Interatrial conduction measured during biventricular pacemaker implantation accurately predicts optimal paced atrioventricular intervals

Abstract

Background: Optimizing atrioventricular (AV) delay during biventricular (BiV) pacemaker implantation can require substantial resources. Hence, a simpler method is desirable. We hypothesized that interatrial conduction time (IACT), measured at the time of BiV device implant, could be a surrogate value for the optimal AV delay.

Objective: This study determined the relationship between paced IACT and the optimal paced AV delay (PAV), as determined by echocardiography.

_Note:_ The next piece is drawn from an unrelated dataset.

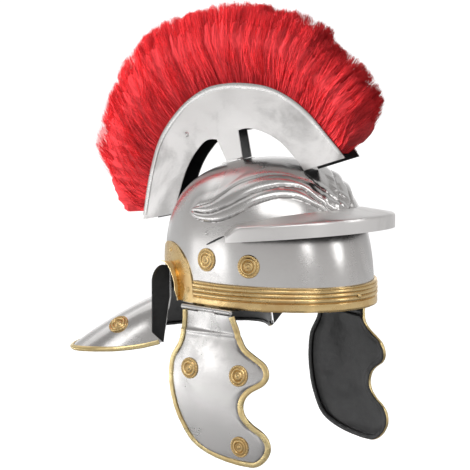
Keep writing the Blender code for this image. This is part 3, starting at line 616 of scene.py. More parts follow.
def make_groups():
    """Shared surface effects: hammer marks, fine scratches, stains and pits."""
    g, gin, gout = new_group("hammer_marks", [("Scale", "NodeSocketFloat", 22.0)], [("Height", "NodeSocketFloat")])
    pos = group_object_coords(g)
    big = noise(g, pos, gin.outputs["Scale"], 1.5, 0.45)
    small = times(g, gin.outputs["Scale"], 3.1)
    fine = noise(g, pos, small, 2.0, 0.5)
    total = plus(g, big, times(g, fine, 0.22))
    g.links.new(total, gout.inputs["Height"])

    g, gin, gout = new_group("fine_scratches", [("Scale", "NodeSocketFloat", 60.0),
                                                ("Stretch", "NodeSocketFloat", 9.0)],
                             [("Mask", "NodeSocketFloat")])
    pos = group_object_coords(g)
    combine = add_node(g, "ShaderNodeCombineXYZ", [(0, 1.0), (1, 1.0), (2, gin.outputs["Stretch"])])
    spread = add_node(g, "ShaderNodeVectorMath", [(0, pos), (1, combine.outputs[0])], operation="MULTIPLY")
    first = noise(g, spread.outputs[0], gin.outputs["Scale"], 5.0, 0.65)
    turned = add_node(g, "ShaderNodeVectorRotate", [("Vector", spread.outputs[0]), ("Axis", (0.6, 0.5, 0.2)),
                                                    ("Angle", 1.1)])
    second = noise(g, turned.outputs[0], gin.outputs["Scale"], 4.0, 0.7)
    total = times(g, plus(g, first, second), 0.5)
    g.links.new(ramp(g, total, 0.38, 0.62), gout.inputs["Mask"])

    g, gin, gout = new_group("stains", [("Scale", "NodeSocketFloat", 14.0), ("Cover", "NodeSocketFloat", 0.5)],
                             [("Mask", "NodeSocketFloat")])
    pos = group_object_coords(g)
    cloud = add_node(g, "ShaderNodeTexNoise", [("Vector", pos), ("Scale", gin.outputs["Scale"]), ("Detail", 6.0),
                                               ("Roughness", 0.62), ("Distortion", 0.6)])
    low = minus(g, 1.0, gin.outputs["Cover"])
    shifted = minus(g, cloud.outputs["Fac"], low)
    g.links.new(ramp(g, shifted, -0.06, 0.14), gout.inputs["Mask"])

    g, gin, gout = new_group("pits", [("Scale", "NodeSocketFloat", 420.0), ("Cover", "NodeSocketFloat", 0.5)],
                             [("Mask", "NodeSocketFloat")])
    pos = group_object_coords(g)
    cells = add_node(g, "ShaderNodeTexVoronoi", [("Vector", pos), ("Scale", gin.outputs["Scale"]), ("Randomness", 1.0)])
    spot = ramp(g, cells.outputs["Distance"], 0.22, 0.10)
    where = noise(g, pos, 26.0, 3.0, 0.6)
    region = ramp(g, plus(g, where, gin.outputs["Cover"]), 1.10, 1.22)
    g.links.new(math_node(g, "MULTIPLY", spot, region, clamp=True), gout.inputs["Mask"])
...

Methods: Consecutive subjects (N = 25; age = 66 +/- 10 years; M/F: 17/8) undergoing BiV pacemaker implantation and in sinus rhythm were included. Cannulation of the coronary sinus (CS) was at the operator's discretion. A quadripolar electrophysiology catheter was inserted via the guiding sheath into the inferiolateral CS to measure left atrial depolarization. The IACT was calculated as the interval between right atrial stimulation artifact and earliest deflection on the coronary sinus catheter electrogram. Subsequently, during atrial pacing the PAV was determined using transmitral pulsed wave Doppler echocardiography (iterative method). The relationship between paced IACT and PAV was then determined.

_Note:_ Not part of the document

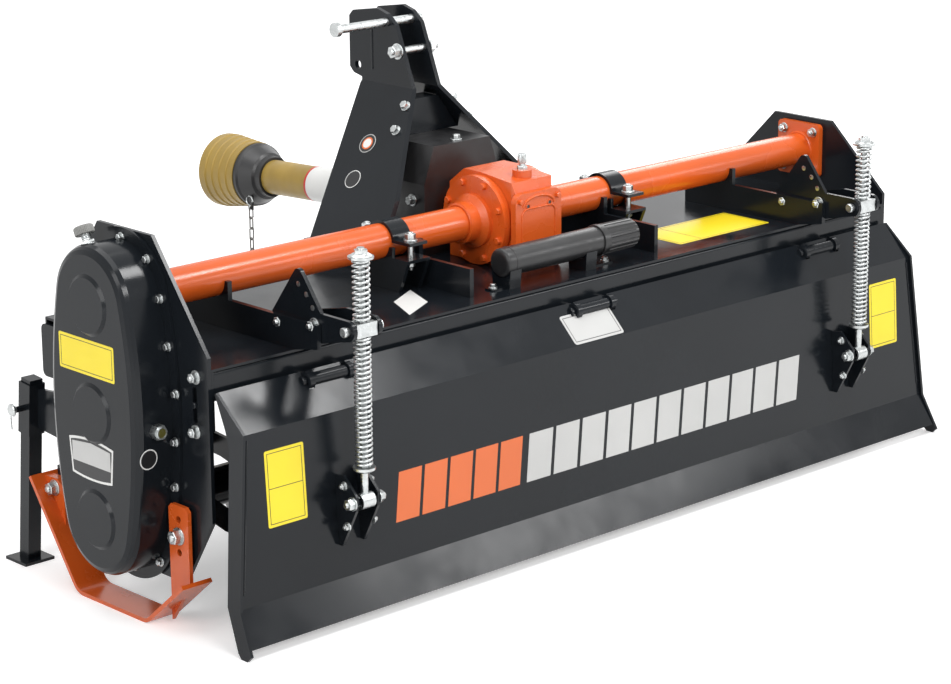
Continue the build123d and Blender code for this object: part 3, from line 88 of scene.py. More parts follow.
class Look:
    """A material with short calls for what the materials below share."""

    def __init__(self, name, colour, roughness, metallic=0.0):
        self.material = bpy.data.materials.new(name)
        self.material.use_nodes = True
        self.material.diffuse_color = (*colour, 1)
        self.tree = self.material.node_tree
        self.shader = self.tree.nodes["Principled BSDF"]
        self.shader.inputs["Base Color"].default_value = (*colour, 1)
        self.shader.inputs["Roughness"].default_value = roughness
        self.shader.inputs["Metallic"].default_value = metallic
        self.place = add_node(self.tree, "ShaderNodeTexCoord", {}).outputs["Object"]

    def noise(self, scale, detail):
        """A noise pattern's output, in cells per metre."""
        inputs = {"Vector": self.place, "Scale": scale, "Detail": detail}
        return add_node(self.tree, "ShaderNodeTexNoise", inputs).outputs["Fac"]

    def tones(self, value, low, first, high, last):
        """Set the colour to run from first to last as value goes from low to high."""
        ramp = add_node(self.tree, "ShaderNodeValToRGB", {"Fac": value})
        for element, position, colour in zip(ramp.color_ramp.elements, (low, high), (first, last)):
            element.position = position
            element.color = (*colour, 1)
        self.tree.links.new(ramp.outputs["Color"], self.shader.inputs["Base Color"])

    def gloss(self, value, low, high):
        """Set the roughness to run from low to high over a noise's usual span."""
        inputs = {"Value": value, "From Min": 0.3, "From Max": 0.7, "To Min": low, "To Max": high}
        spread = add_node(self.tree, "ShaderNodeMapRange", inputs)
        self.tree.links.new(spread.outputs["Result"], self.shader.inputs["Roughness"])

    def bump(self, value, height):
        """Bump from value, height metres deep."""
        made = add_node(self.tree, "ShaderNodeBump", {"Height": value, "Distance": height, "Strength": 1.0})
        self.tree.links.new(made.outputs["Normal"], self.shader.inputs["Normal"])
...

Results: The mean +/- SD paced IACT and PAV were 126 +/- 25 msec and 157 +/- 23 msec, respectively. There was a strong positive correlation between the paced IACT and PAV (r = 0.73, P < 0.001). The equation describing the relationship was PAV = 0.68 * (IACT + 104) msec.

Conclusions: The paced IACT has a strong correlation with the echo derived optimal PAV. This method may be used to program PAV intervals without need for echocardiography in patients undergoing BiV pacemaker implantation.